Hope that clears the confusion.

(And that you weren’t jesting.)

Makeshifts last the longest.

Well, consider that light number 4 is originally on, then gets turned off since it is a multiple of 2, then gets turned on since it is a multiple of 4, and then that's it for number 4.

 print sqrt==int(sqrt)?1:0for(1..2e4);
[download]

print sqrt==int(sqrt)?1:0for 1..2e4;
[download]

:-)

You got away with it because perl is looking for an expression; when the thing it then sees starts with a digit, it can't be anything but a literal number. So the parser eats as many characters as can be part of a literal number and then stops. For some fun, insert an x right after the 0 and watch what happens; or try any number of underscores.

Makeshifts last the longest.

Adding underscore doesn't add much fun. Adding an 'x' does:

$ perl -le 'print 0for 1, 2, 3'
0
0
0
$ perl -le 'print 0_for 1, 2, 3'
0
0
0
$ perl -le 'print 0xfor 1, 2, 3'
15
[download]

Perl --((8:>*

print 0+sqrt!~/\./for 1..2e4
[download]

As a slight drift, how did I manage to get away without a space before the 'for'?

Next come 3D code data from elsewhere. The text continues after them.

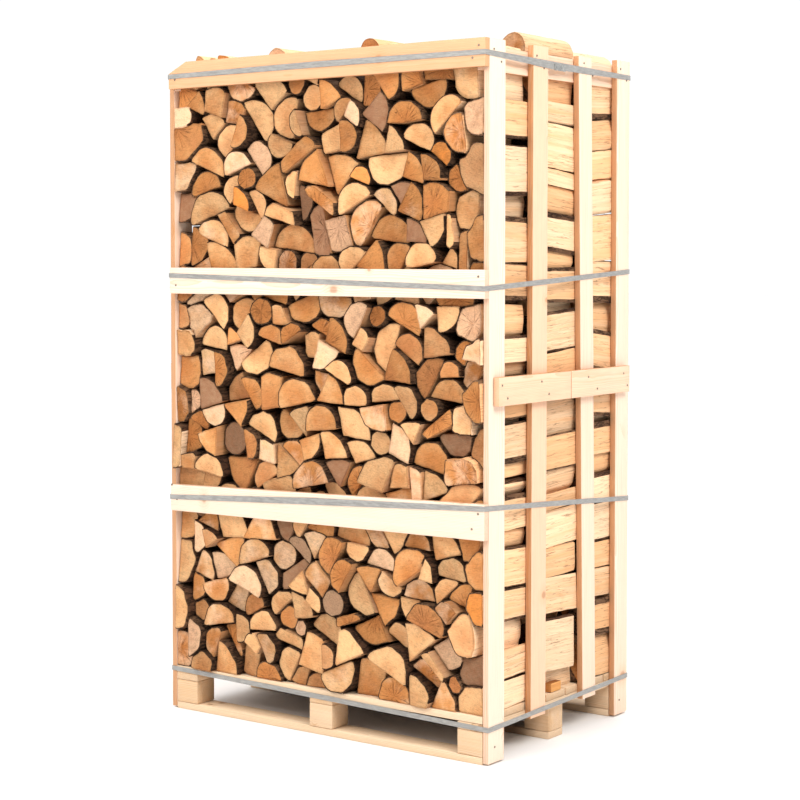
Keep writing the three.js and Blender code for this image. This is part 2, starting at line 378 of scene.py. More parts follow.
def split_face():
    """The long torn face of a split log: fibres along its length."""
    f = Finish("split_face", shine=RAW_SHINE)
    u, v, along = f.split(f.attribute("pith"))
    hue, light, seed = f.split(f.attribute("tone"))
    fibre = f.noise(f.join(u * 240, v * 240, along * 5 + seed * 9), 1, 4, 0.6)
    strand = f.noise(f.join(u * 60, v * 60, along * 2.6 + seed * 5), 1, 3, 0.6)
    patch = f.noise(f.join(u * 14, v * 14, along * 9 + seed * 7), 1, 3, 0.6)
    line = 1 - f.step((strand + fibre * 0.3).math("ABSOLUTE"), 0.0, 0.02)
    base = f.mix(f.step(hue + strand * 1.2, 0, 1), colour(248, 214, 176), colour(236, 184, 134))
    base = f.mix(f.step(fibre + strand * 0.5, 0.02, 0.45) * 0.65, base, colour(200, 136, 88))
    base = f.mix(f.step(patch + strand * 0.3, 0.06, 0.36) * 0.5, base, colour(186, 124, 78))
    base = f.mix(line * f.step(patch, -0.25, 0.15) * 0.75, base, colour(110, 66, 40))
    # the faces turned to the posts or the sky stay light; deeper in the stack the faces are painted
    # darker, partly unbleached wood and partly painted shade
    deep_shade = stack_depth_shade(f, patch)
    base = f.mix(deep_shade * 0.65, base, colour(172, 112, 62))
    base = f.shade(base, 0.86 + light * 0.22 + fibre * 0.6 + patch * 0.25 - deep_shade * 0.2)
    height = fibre * 0.8 + strand * 1.2
    return f.finish(base, 0.8 + fibre * 0.2, height, 0.8, 2.4 * MM)


def bark():
    """Ridged bark: long plates broken by dark furrows."""
    f = Finish("bark", shine=RAW_SHINE)
    u, v, along = f.split(f.attribute("pith"))
    hue, light, seed = f.split(f.attribute("tone"))
    warp = f.noise(f.join(u * 30, v * 30, along * 16 + seed * 5), 1, 3) * 0.9
    ridge = f.noise(f.join(u * 75 + warp, v * 75 - warp, along * 15 + seed * 9), 1, 3, 0.55)
    furrow = 1 - f.step(ridge.math("ABSOLUTE"), 0.0, 0.07)
    breaks = f.noise(f.join(u * 34, v * 34, along * 70), 1, 2)
    across = 1 - f.step(breaks.math("ABSOLUTE"), 0, 0.03)
    grit = f.noise(f.join(u * 300, v * 300, along * 160), 1, 4, 0.65)
    patch = f.noise(f.join(u * 18, v * 18, along * 12 + seed * 4), 1, 3)
    base = f.mix(f.step(patch + hue * 0.4, -0.1, 0.6), colour(84, 58, 42), colour(132, 100, 74))
    base = f.mix(furrow * 0.75 + across * 0.25, base, colour(38, 25, 18))
    # bark deeper in the stack is painted darker: partly less weathered bark, partly painted shade
    base = f.shade(base, 0.85 + light * 0.35 + grit * 0.9 - stack_depth_shade(f, patch) * 0.45)
    height = grit * 0.6 - furrow * 1.2 - across * 0.4 + ridge * 0.8
    return f.finish(base, 0.9 + grit * 0.1, height, 1.0, 3 * MM)


def strap_band():
    """Matt grey strapping with a fine pressed waffle."""
    f = Finish("strap_band")
    place = f.node("ShaderNodeTexCoord", {}, {}, "Object")
    x, y, z = f.split(place)
    run = (x + y) * (math.tau / WAFFLE_PITCH)
    rise = z * (math.tau / WAFFLE_PITCH)
    waffle = (run + rise).math("SINE") * (run - rise).math("SINE")
    scuff = f.noise(f.join(x * 40, y * 40, z * 260), 1, 4, 0.6)
    haze = f.noise(place, 9, 3)
    base = f.mix(f.step(scuff, -0.25, 0.3), colour(140, 139, 136), colour(172, 171, 168))
    base = f.shade(base, 0.98 + haze * 0.16 + waffle * 0.06)
    f.shader.inputs["Metallic"].default_value = 0.25
    return f.finish(base, 0.46 + scuff * 0.25, waffle * 0.4 + scuff * 0.3, 0.35, 0.3 * MM)


def plain_metal(name, first, second, scale):
    """Bright or rusty metal, clouded."""
    f = Finish(name)
    place = f.node("ShaderNodeTexCoord", {}, {}, "Object")
    cloud = f.noise(place, scale, 4, 0.6)
    f.shader.inputs["Metallic"].default_value = 0.85
    return f.finish(f.mix(f.step(cloud, -0.2, 0.25), first, second), 0.42 + cloud * 0.4,
                    cloud, 0.4, 0.3 * MM)


# ---------- helpers for pieces

def new_object(name, bm, materials, smooth_angle=None):
    """Makes a mesh object at the origin from a bmesh and frees the bmesh."""
    mesh = bpy.data.meshes.new(name)
    bm.to_mesh(mesh)
    bm.free()
    for material in materials:
        mesh.materials.append(material)
    if smooth_angle is not None:
        mesh.shade_smooth()
        mesh.set_sharp_from_angle(angle=smooth_angle)
    made = bpy.data.objects.new(name, mesh)
    bpy.context.collection.objects.link(made)
    return made


def stand_for(piece, node):
    """Puts a finished piece on the crate in the place of a CAD node."""
    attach(piece, "root")
    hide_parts(node)


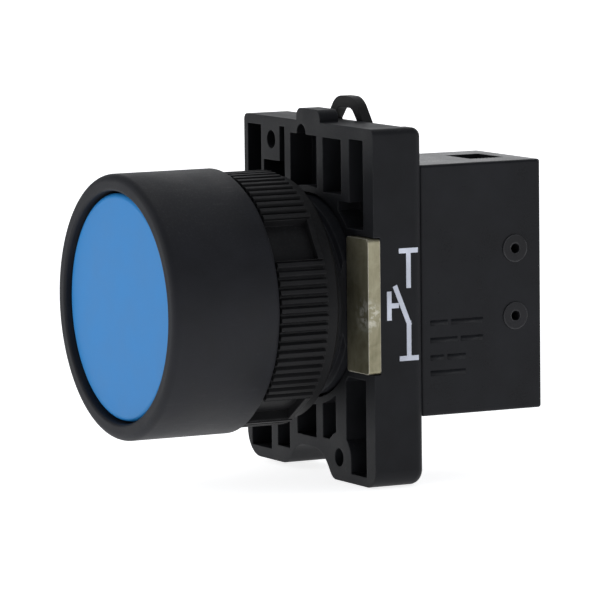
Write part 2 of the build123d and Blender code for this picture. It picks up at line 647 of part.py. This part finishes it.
def terminal_strip(s):
    """Flat copper strip: fixed contact at its inner end, tapped for the clamp screw."""
    with BuildPart() as strip:
        with BuildSketch(across(STRIP_Y0)):
            inner_z = TIP_DZ - STRIP_INNER_END
            with Locations((BLOCK_XC, BLOCK_ZC + s * (inner_z + STRIP_OUTER_Z) / 2)):
                Rectangle(2 * STRIP_HALF_X, STRIP_OUTER_Z - inner_z)
            with Locations((BLOCK_XC, BLOCK_ZC + s * TERM_DZ)):
                Circle(SCREW_R + 0.05, mode=Mode.SUBTRACT)
        extrude(amount=-STRIP_T)
    return strip.part


def clamp_saddle(s):
    """Square pressure plate under the terminal screw's head."""
    with BuildPart() as saddle:
        with BuildSketch(across(SADDLE_Y0)):
            with Locations((BLOCK_XC, BLOCK_ZC + s * TERM_DZ)):
                RectangleRounded(2 * STRIP_HALF_X - 0.4, SADDLE_Z, 0.3)
                Circle(SCREW_R + 0.2, mode=Mode.SUBTRACT)
        extrude(amount=-SADDLE_T)
    return saddle.part


def terminal_screw(s):
    """Cheese-head screw with a cross recess, its axis along Y."""
    slot_w, slot_len, slot_depth = SCREW_SLOT
    with BuildPart() as screw:
        with BuildSketch(across(STRIP_Y0 - SCREW_TIP_LEN)):
            with Locations((BLOCK_XC, BLOCK_ZC + s * TERM_DZ)):
                Circle(SCREW_R)
        extrude(amount=-(SCREW_Y0 - STRIP_Y0 + SCREW_TIP_LEN))
        with BuildSketch(across(SCREW_Y0)):
            with Locations((BLOCK_XC, BLOCK_ZC + s * TERM_DZ)):
                Circle(SCREW_HEAD_R)
        extrude(amount=-SCREW_HEAD_T)
        crown = screw.edges().filter_by(GeomType.CIRCLE).group_by(Axis.Y)[-1]
        fillet(crown, 0.35)
        with BuildSketch(across(SCREW_Y0 + SCREW_HEAD_T)):
            with Locations((BLOCK_XC, BLOCK_ZC + s * TERM_DZ)):
                Rectangle(slot_w, slot_len)
                Rectangle(slot_len, slot_w)
        extrude(amount=slot_depth, mode=Mode.SUBTRACT)
    return screw.part


contact_spring_part = coil(
    1.25, 0.2, BODY_Y0 + 0.01, BRIDGE_Y0 - 0.01, 4, (BLOCK_XC, BLOCK_ZC)
)
plunger_spring_part = coil(
    1.3, 0.18, BODY_Y1 + 0.01, CHAMBER_Y1 - 0.01, 5, (BLOCK_XC, BLOCK_ZC)
)

# ---------------------------------------------------------------- export
PARTS = {
    "bezel_body": bezel_body.part,
    "button_cap": button_cap.part,
    "pusher": pusher.part,
    "pusher_foot": pusher_foot.part,
    "foot_screw": foot_screw.part,
    "return_spring": return_spring_part,
    "wiper_seal": wiper_seal.part,
    "panel_gasket": panel_gasket.part,
    "ring_nut": ring_nut.part,
    "tab_washer": tab_washer.part,
    "mounting_base": mounting_base.part,
    "side_plates": side_plates.part,
    "locking_lever": locking_lever.part,
    "side_mark": side_mark.part,
    "block_housing": block_housing.part,
    "block_cover": block_cover.part,
    "hollow_pins": hollow_pins.part,
    "block_plunger": block_plunger.part,
    "contact_bridge": contact_bridge.part,
    "bridge_tips": bridge_tips.part,
    "fixed_tips": fixed_tips.part,
    "contact_spring": contact_spring_part,
    "plunger_spring": plunger_spring_part,
    "upper_strip": terminal_strip(1),
    "lower_strip": terminal_strip(-1),
    "upper_saddle": clamp_saddle(1),
    "lower_saddle": clamp_saddle(-1),
    "upper_screw": terminal_screw(1),
    "lower_screw": terminal_screw(-1),
}
for label, shape in PARTS.items():
    shape.label = label
    export_step(shape, f"parts/{label}.step")
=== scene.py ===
import json
import math

import bmesh
import bpy
from mathutils import Matrix, Vector


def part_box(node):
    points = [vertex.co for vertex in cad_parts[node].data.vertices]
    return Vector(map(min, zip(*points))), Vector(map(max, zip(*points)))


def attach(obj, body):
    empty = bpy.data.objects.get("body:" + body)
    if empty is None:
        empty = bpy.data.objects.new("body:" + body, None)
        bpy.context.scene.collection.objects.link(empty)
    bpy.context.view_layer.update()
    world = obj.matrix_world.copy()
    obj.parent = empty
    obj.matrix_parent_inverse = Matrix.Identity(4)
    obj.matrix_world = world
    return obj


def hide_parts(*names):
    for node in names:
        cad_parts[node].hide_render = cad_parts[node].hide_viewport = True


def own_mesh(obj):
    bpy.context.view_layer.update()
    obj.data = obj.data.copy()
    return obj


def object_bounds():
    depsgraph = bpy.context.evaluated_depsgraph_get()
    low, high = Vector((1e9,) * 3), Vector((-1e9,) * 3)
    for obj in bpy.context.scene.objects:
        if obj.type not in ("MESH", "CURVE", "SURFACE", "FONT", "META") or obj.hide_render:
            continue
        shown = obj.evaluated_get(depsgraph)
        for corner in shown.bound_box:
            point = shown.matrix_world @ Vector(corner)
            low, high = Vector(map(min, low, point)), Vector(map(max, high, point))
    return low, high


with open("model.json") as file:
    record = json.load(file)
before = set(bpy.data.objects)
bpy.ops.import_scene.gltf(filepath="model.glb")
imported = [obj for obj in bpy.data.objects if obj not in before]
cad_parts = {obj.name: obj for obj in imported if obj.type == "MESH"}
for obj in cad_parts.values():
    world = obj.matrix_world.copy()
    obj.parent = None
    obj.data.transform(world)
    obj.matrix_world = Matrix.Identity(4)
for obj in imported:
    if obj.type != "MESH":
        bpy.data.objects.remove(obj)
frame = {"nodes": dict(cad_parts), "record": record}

# Frame: X across the button, +Y from the button towards the wiring, +Z up. Metres.
MM = 0.001
cad_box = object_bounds()
nodes = frame["nodes"]
show = bpy.context.scene.collection.objects.link


# ---------------------------------------------------------------- shader graphs
# The Mix node's colour sockets, by index because their names repeat.
MIX_COLOUR_INPUTS, MIX_COLOUR_OUTPUT = (6, 7), 2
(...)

Because you only need spaces if the concatenation of the two tokens creates a longer leading token. But in Perl, no token starts with '0f', hence perl knows '0' is a token, and 'for' another.
Perl --((8:>*

  

print 0+sqrt!~/\./for 1..2e4

very cool lateral thinking.

cheers for the replies re the space thing. I never really give any thought to the parser. How do you pick this stuff up without delving into the internals? (which I don't think I'm ready for)

---
my name's not Keith, and I'm not reasonable.